## [What you will do]
Beginning with the first line of the data below, extract each line up to and including the one containing "return Wire(self, socket_of(node.outputs, result))". Copy them exactly and add nothing.

## [Supplied material]
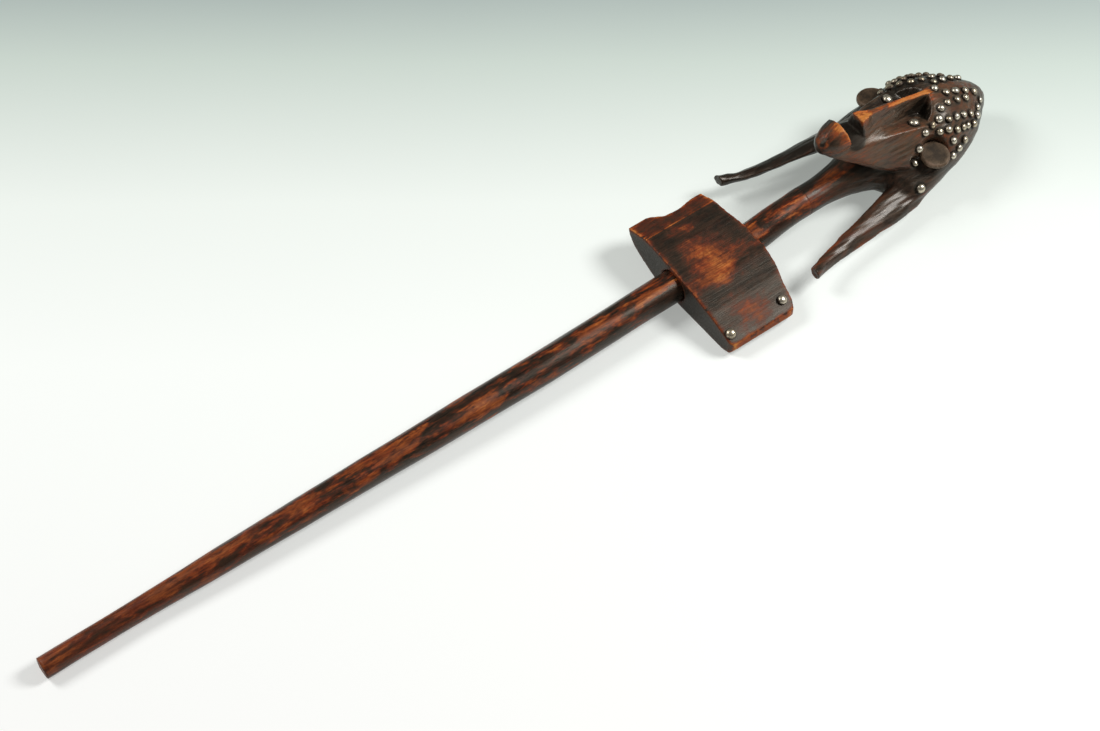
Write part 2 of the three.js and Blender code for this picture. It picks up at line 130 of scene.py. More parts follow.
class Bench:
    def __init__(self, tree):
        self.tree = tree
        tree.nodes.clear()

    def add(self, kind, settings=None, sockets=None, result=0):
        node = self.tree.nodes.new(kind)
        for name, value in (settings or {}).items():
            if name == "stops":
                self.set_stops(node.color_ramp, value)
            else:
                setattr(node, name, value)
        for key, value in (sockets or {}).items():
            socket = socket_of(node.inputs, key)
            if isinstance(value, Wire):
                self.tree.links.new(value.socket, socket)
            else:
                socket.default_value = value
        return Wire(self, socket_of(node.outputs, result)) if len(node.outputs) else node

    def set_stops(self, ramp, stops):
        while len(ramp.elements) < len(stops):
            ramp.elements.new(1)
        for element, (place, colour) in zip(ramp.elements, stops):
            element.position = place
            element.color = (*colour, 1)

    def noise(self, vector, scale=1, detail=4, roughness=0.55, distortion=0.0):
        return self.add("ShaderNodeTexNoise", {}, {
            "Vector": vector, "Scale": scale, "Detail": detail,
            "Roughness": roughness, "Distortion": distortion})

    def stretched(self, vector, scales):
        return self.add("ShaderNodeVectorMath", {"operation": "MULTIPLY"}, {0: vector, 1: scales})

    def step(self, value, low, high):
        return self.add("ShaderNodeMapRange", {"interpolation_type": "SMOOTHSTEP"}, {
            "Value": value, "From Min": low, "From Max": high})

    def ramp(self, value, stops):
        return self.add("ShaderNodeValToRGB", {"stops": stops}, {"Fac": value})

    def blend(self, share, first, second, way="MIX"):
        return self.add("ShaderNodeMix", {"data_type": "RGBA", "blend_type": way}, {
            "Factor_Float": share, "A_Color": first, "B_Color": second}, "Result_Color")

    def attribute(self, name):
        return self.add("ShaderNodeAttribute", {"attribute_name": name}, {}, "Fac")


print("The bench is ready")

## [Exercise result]
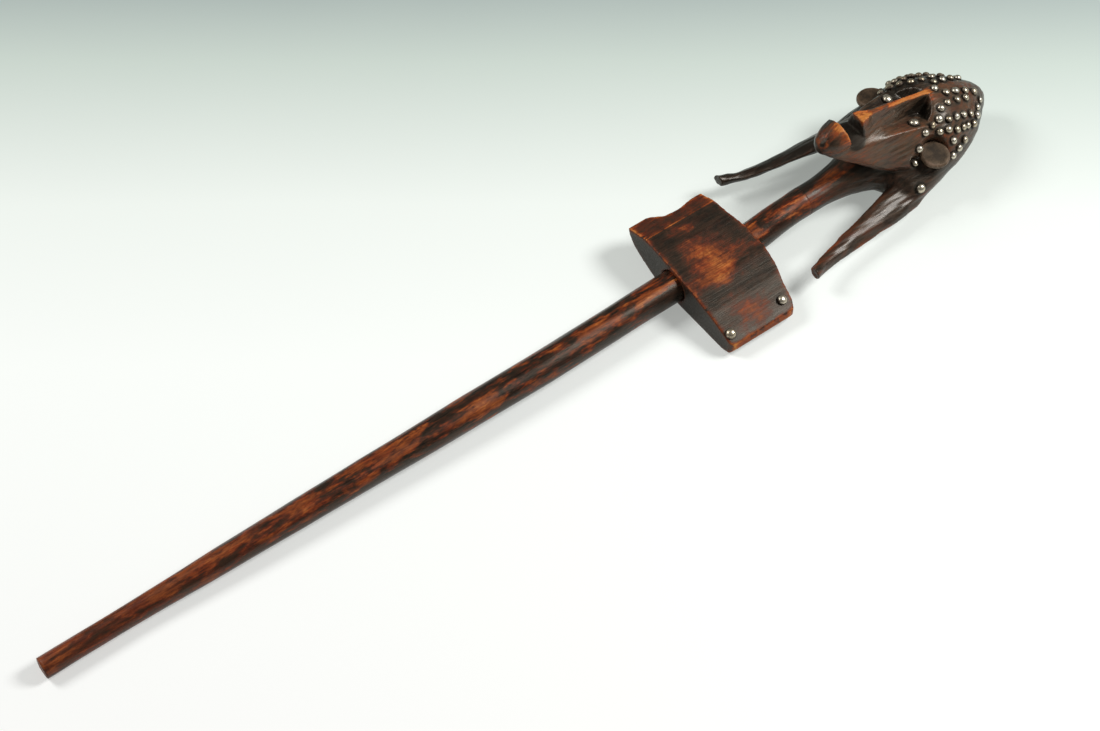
Write part 2 of the three.js and Blender code for this picture. It picks up at line 130 of scene.py. More parts follow.
class Bench:
    def __init__(self, tree):
        self.tree = tree
        tree.nodes.clear()

    def add(self, kind, settings=None, sockets=None, result=0):
        node = self.tree.nodes.new(kind)
        for name, value in (settings or {}).items():
            if name == "stops":
                self.set_stops(node.color_ramp, value)
            else:
                setattr(node, name, value)
        for key, value in (sockets or {}).items():
            socket = socket_of(node.inputs, key)
            if isinstance(value, Wire):
                self.tree.links.new(value.socket, socket)
            else:
                socket.default_value = value
        return Wire(self, socket_of(node.outputs, result)) if len(node.outputs) else node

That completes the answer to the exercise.